Of the discharged, all but one were active-duty.
Twenty-two were discharged during their initial training periods, or within their first 180 days of active duty.
The Navy mandated active-duty sailors be fully vaccinated for COVID-19 by Nov. 28, 2021. Reserve troops had until Dec. 28, 2021. The Navy started discharging sailors in January.
Some sailors have been waiting on decisions on exemption requests from the mandate on religious or medical grounds.
The Navy has received 3,348 religious exemption applications from active-duty troops alone but still has not granted a single religious exemption. Officials have granted 10 permanent medical exemptions, 250 temporary medical exemptions, and 50 administrative exemptions.
Approximately 8,329 sailors remain unvaccinated as of Feb. 9, or about 2.4 percent of the force.
“The Navy provides a religious accommodation process, but by all accounts, it is theater. The Navy has not granted a religious exemption to any vaccine in recent memory.
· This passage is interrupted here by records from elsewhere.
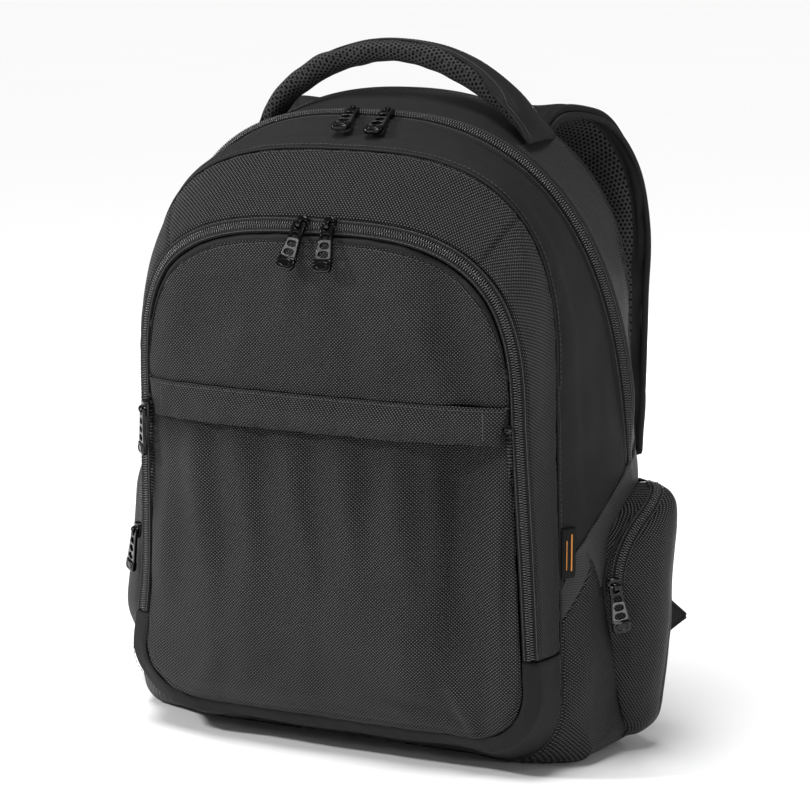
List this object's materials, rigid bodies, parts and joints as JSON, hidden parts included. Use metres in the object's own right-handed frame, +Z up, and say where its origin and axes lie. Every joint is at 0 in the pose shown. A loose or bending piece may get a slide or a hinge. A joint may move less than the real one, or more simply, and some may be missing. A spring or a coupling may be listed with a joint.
{
  "type": "laptop backpack",
  "caption": "Standing laptop backpack with arched main compartment, zipped front pocket with flap, side pockets, carrying handle and padded shoulder straps.",
  "frame": {"origin": "on the floor under the middle of the bag, 75 mm in front of the back seam", "axes": "+X to the right of someone facing the bag's front, +Y from the front to the back panel, +Z up"},
  "size_m": [0.4188, 0.2445, 0.4854],
  "materials": {
    "woven_nylon": "coarse plain weave, low sheen",
    "smooth_nylon": "fine weave, low sheen",
    "ribbed_nylon": "fine ribbed weave",
    "air_mesh": "padded honeycomb mesh, matte",
    "zipper_tape": "woven tape with a nylon coil",
    "metal": "gloss black",
    "buckle_plastic": "satin black",
    "label_cloth": "woven label with two plain orange stripes"
  },
  "bodies": {
    "bag": {"pocket_divider": "ribbed_nylon", "back_panel": "air_mesh", "front_gusset": "smooth_nylon", "main_zipper": "zipper_tape", "rear_gusset": "woven_nylon", "bottom_panel": "woven_nylon", "wing_right": "ribbed_nylon", "wing_left": "ribbed_nylon", "front_band": "woven_nylon", "front_zipper": "zipper_tape", "front_base": "smooth_nylon", "pocket_upper": "woven_nylon", "pocket_flap": "woven_nylon", "flap_zipper": "zipper_tape", "pocket_lower": "woven_nylon", "side_pocket_right": "woven_nylon", "side_zipper_right": "zipper_tape", "side_pocket_left": "woven_nylon", "side_zipper_left": "zipper_tape", "handle_grip": "air_mesh", "handle_band": "smooth_nylon", "label": "label_cloth", "shoulder_strap_right": "air_mesh", "strap_webbing_right": "smooth_nylon", "strap_buckle_right": "buckle_plastic", "strap_tab_right": "smooth_nylon", "shoulder_strap_left": "air_mesh", "strap_webbing_left": "smooth_nylon", "strap_buckle_left": "buckle_plastic", "strap_tab_left": "smooth_nylon", "slider_main_left": "metal", "slider_main_right": "metal", "slider_front_left": "metal", "slider_front_right": "metal", "slider_flap": "metal", "slider_side_right": "metal", "slider_side_left": "metal"},
    "pull_main_left": {"pull_main_left": "metal"},
    "pull_main_right": {"pull_main_right": "metal"},
    "pull_front_left": {"pull_front_left": "metal"},
    "pull_front_right": {"pull_front_right": "metal"},
    "pull_flap": {"pull_flap": "metal"},
    "pull_side_right": {"pull_side_right": "metal"},
    "pull_side_left": {"pull_side_left": "metal"}
  },
  "joints": [
    {"name": "pull_main_left_hinge", "type": "hinge", "parent": "bag", "child": "pull_main_left", "pos_m": [-0.00803, -0.00003, 0.43979], "axis": [-0.9926, -0.1157, -0.0365], "range_deg": [0, 150]},
    {"name": "pull_main_right_hinge", "type": "hinge", "parent": "bag", "child": "pull_main_right", "pos_m": [0.01774, -0.00022, 0.43957], "axis": [-0.9987, -0.0482, -0.0152], "range_deg": [0, 150]},
    {"name": "pull_front_left_hinge", "type": "hinge", "parent": "bag", "child": "pull_front_left", "pos_m": [-0.00978, -0.07729, 0.37078], "axis": [-0.9834, 0.0744, 0.1653], "range_deg": [0, 150]},
    {"name": "pull_front_right_hinge", "type": "hinge", "parent": "bag", "child": "pull_front_right", "pos_m": [0.01066, -0.0773, 0.37074], "axis": [-0.9992, -0.0165, -0.0366], "range_deg": [0, 150]},
    {"name": "pull_flap_hinge", "type": "hinge", "parent": "bag", "child": "pull_flap", "pos_m": [-0.13614, -0.06776, 0.235], "axis": [-0.696, 0.7158, 0.0565], "range_deg": [0, 120]},
    {"name": "pull_side_right_hinge", "type": "hinge", "parent": "bag", "child": "pull_side_right", "pos_m": [0.18118, 0.01179, 0.12552], "axis": [-0.7803, -0.605, -0.1583], "range_deg": [0, 120]},
    {"name": "pull_side_left_hinge", "type": "hinge", "parent": "bag", "child": "pull_side_left", "pos_m": [-0.19231, 0.01461, 0.12552], "axis": [-0.7803, 0.605, 0.1583], "range_deg": [0, 120]}
  ]
}
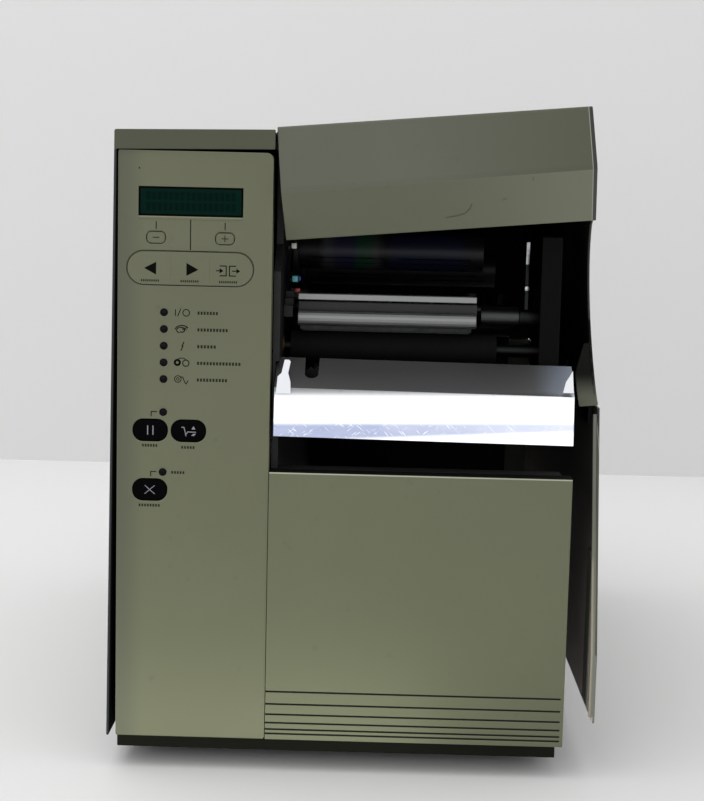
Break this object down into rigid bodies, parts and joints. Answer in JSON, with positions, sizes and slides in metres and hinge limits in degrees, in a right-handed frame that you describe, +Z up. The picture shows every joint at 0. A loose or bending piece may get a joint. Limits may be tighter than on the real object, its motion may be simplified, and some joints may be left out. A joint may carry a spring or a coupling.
{
  "type": "industrial thermal label printer",
  "caption": "Industrial thermal label printer for a table: metal casing with a full-height control panel, an ajar bi-fold media door, a polished label chute and a complete ribbon and platen mechanism.",
  "frame": {"origin": "on the surface the feet stand on, under the middle of the closed casing", "axes": "+X to the right seen from the front, +Y to the back, +Z up"},
  "size_m": [0.2986, 0.5272, 0.4074],
  "materials": {
    "putty_paint": "textured enamel",
    "dark_paint": "satin",
    "cast_alloy": "cast",
    "polished_steel": "polished",
    "bright_steel": "plated",
    "grey_steel": "satin",
    "dark_steel": "blackened",
    "black_plastic": "moulded",
    "black_rubber": "matt",
    "panel_plastic": "textured",
    "key_plastic": "satin",
    "tinted_pane": "gloss",
    "lens_plastic": "gloss",
    "board_green": "solder mask",
    "spindle_plastic": "moulded",
    "cable_plastic": "moulded",
    "bronze": "sintered"
  },
  "bodies": {
    "chassis": {"base_pan": "dark_paint", "rubber_feet": "black_rubber", "centre_frame": "cast_alloy", "bay_front_wall": "dark_paint", "rear_panel": "putty_paint", "electronics_cover": "putty_paint", "cover_screws": "bright_steel", "control_bezel": "panel_plastic", "display_window": "tinted_pane", "display_module": "black_plastic", "indicator_lenses": "lens_plastic", "control_board": "board_green", "front_panel": "panel_plastic", "label_chute": "polished_steel", "print_deck": "dark_paint", "outer_side_plate": "dark_paint", "tear_off_bar": "bright_steel", "shaft_bearings": "bronze", "stepper_motor": "black_plastic", "platen_belt": "black_rubber", "takeup_belt": "black_rubber", "fixed_shafts": "dark_steel", "head_cable": "cable_plastic", "media_hanger": "cast_alloy", "media_sensor": "black_plastic", "main_board": "board_green", "power_supply": "bright_steel", "power_inlet": "black_plastic", "data_ports": "bright_steel", "hinge_leaf": "bright_steel", "hinge_pin": "bright_steel", "door_catch": "black_plastic"},
    "door_upper": {"door_upper_leaf": "putty_paint", "door_nose": "panel_plastic", "fold_pin": "bright_steel"},
    "door_lower": {"door_lower_leaf": "putty_paint", "fold_hinge": "bright_steel"},
    "pause_button_body": {"pause_button": "key_plastic"},
    "feed_button_body": {"feed_button": "key_plastic"},
    "cancel_button_body": {"cancel_button": "key_plastic"},
    "minus_key_body": {"minus_key": "panel_plastic"},
    "plus_key_body": {"plus_key": "panel_plastic"},
    "previous_key_body": {"previous_key": "panel_plastic"},
    "next_key_body": {"next_key": "panel_plastic"},
    "setup_key_body": {"setup_key": "panel_plastic"},
    "platen": {"platen_roller": "black_rubber", "platen_shaft": "bright_steel", "platen_pulley": "black_plastic"},
    "motor_rotor": {"motor_pulley": "black_plastic"},
    "takeup": {"takeup_spindle": "spindle_plastic", "takeup_pulley": "black_plastic"},
    "supply": {"supply_spindle": "spindle_plastic"},
    "head": {"head_carrier": "dark_paint", "print_head": "cast_alloy", "head_cover": "grey_steel"},
    "lever": {"head_lever": "bright_steel"},
    "idler": {"ribbon_roller": "bright_steel"},
    "guide": {"media_guide": "black_plastic"},
    "dancer": {"dancer_arm": "bright_steel"},
    "rocker": {"power_switch": "black_plastic"}
  },
  "joints": [
    {"name": "door_hinge", "type": "hinge", "parent": "chassis", "child": "door_upper", "pos_m": [-0.041, 0, 0.3878], "axis": [0, -1, 0], "range_deg": [-5, 80]},
    {"name": "door_fold", "type": "hinge", "parent": "door_upper", "child": "door_lower", "pos_m": [0.15341, 0, 0.22633], "axis": [0, -1, 0], "range_deg": [-80, 5]},
    {"name": "pause_button_press", "type": "slide", "parent": "chassis", "child": "pause_button_body", "axis": [0, 1, 0], "range_m": [0, 0.0006], "stiffness_N_per_m": 2500, "springref_m": -0.0002},
    {"name": "feed_button_press", "type": "slide", "parent": "chassis", "child": "feed_button_body", "axis": [0, 1, 0], "range_m": [0, 0.0006], "stiffness_N_per_m": 2500, "springref_m": -0.0002},
    {"name": "cancel_button_press", "type": "slide", "parent": "chassis", "child": "cancel_button_body", "axis": [0, 1, 0], "range_m": [0, 0.0006], "stiffness_N_per_m": 2500, "springref_m": -0.0002},
    {"name": "minus_key_press", "type": "slide", "parent": "chassis", "child": "minus_key_body", "axis": [0, 1, 0], "range_m": [0, 0.0006], "stiffness_N_per_m": 2500, "springref_m": -0.0002},
    {"name": "plus_key_press", "type": "slide", "parent": "chassis", "child": "plus_key_body", "axis": [0, 1, 0], "range_m": [0, 0.0006], "stiffness_N_per_m": 2500, "springref_m": -0.0002},
    {"name": "previous_key_press", "type": "slide", "parent": "chassis", "child": "previous_key_body", "axis": [0, 1, 0], "range_m": [0, 0.0006], "stiffness_N_per_m": 2500, "springref_m": -0.0002},
    {"name": "next_key_press", "type": "slide", "parent": "chassis", "child": "next_key_body", "axis": [0, 1, 0], "range_m": [0, 0.0006], "stiffness_N_per_m": 2500, "springref_m": -0.0002},
    {"name": "setup_key_press", "type": "slide", "parent": "chassis", "child": "setup_key_body", "axis": [0, 1, 0], "range_m": [0, 0.0006], "stiffness_N_per_m": 2500, "springref_m": -0.0002},
    {"name": "head_lever_turn", "type": "hinge", "parent": "chassis", "child": "lever", "pos_m": [0.1, -0.198, 0.2785], "axis": [-1, 0, 0], "range_deg": [0, 70]},
    {"name": "head_lift", "type": "hinge", "parent": "chassis", "child": "head", "pos_m": [0, -0.13, 0.278], "axis": [-1, 0, 0], "range_deg": [0, 22]},
    {"name": "platen_spin", "type": "hinge", "parent": "chassis", "child": "platen", "pos_m": [0, -0.206, 0.258], "axis": [1, 0, 0], "continuous": true},
    {"name": "motor_spin", "type": "hinge", "parent": "chassis", "child": "motor_rotor", "pos_m": [-0.06, -0.182, 0.172], "axis": [1, 0, 0], "continuous": true},
    {"name": "takeup_spin", "type": "hinge", "parent": "chassis", "child": "takeup", "pos_m": [0, -0.14, 0.316], "axis": [1, 0, 0], "continuous": true},
    {"name": "supply_spin", "type": "hinge", "parent": "chassis", "child": "supply", "pos_m": [0, -0.024, 0.3], "axis": [1, 0, 0], "continuous": true},
    {"name": "idler_spin", "type": "hinge", "parent": "chassis", "child": "idler", "pos_m": [0, -0.078, 0.262], "axis": [1, 0, 0], "continuous": true},
    {"name": "media_guide_slide", "type": "slide", "parent": "chassis", "child": "guide", "axis": [1, 0, 0], "range_m": [-0.084, 0.0015]},
    {"name": "dancer_swing", "type": "hinge", "parent": "chassis", "child": "dancer", "pos_m": [0, 0.064, 0.236], "axis": [1, 0, 0], "range_deg": [-12, 14], "stiffness_Nm_per_rad": 0.8, "springref_deg": -14.32},
    {"name": "rocker_tilt", "type": "hinge", "parent": "chassis", "child": "rocker", "pos_m": [-0.1095, 0.2515, 0.106], "axis": [1, 0, 0], "range_deg": [-14, 0]}
  ],
  "couplings": [
    {"joint": "door_fold", "follows": "door_hinge", "ratio": -1},
    {"joint": "head_lift", "follows": "head_lever_turn", "ratio": 0.31429},
    {"joint": "motor_spin", "follows": "platen_spin", "ratio": 1.8571},
    {"joint": "takeup_spin", "follows": "platen_spin", "ratio": 0.53846}
  ]
}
It merely rubber stamps each denial,” U.S. District Judge Reed O’Connor, a George W. Bush nominee, wrote in his ruling.
Military officials argue judges shouldn’t have jurisdiction over the military’s health and readiness policies and that plaintiffs didn’t exhaust all of their efforts, assertions O'Connor and at least one other judge have rejected.
U.S. health officials say everybody 12 or older should get a booster when they’re eligible to maximize protection against the virus, which causes COVID-19.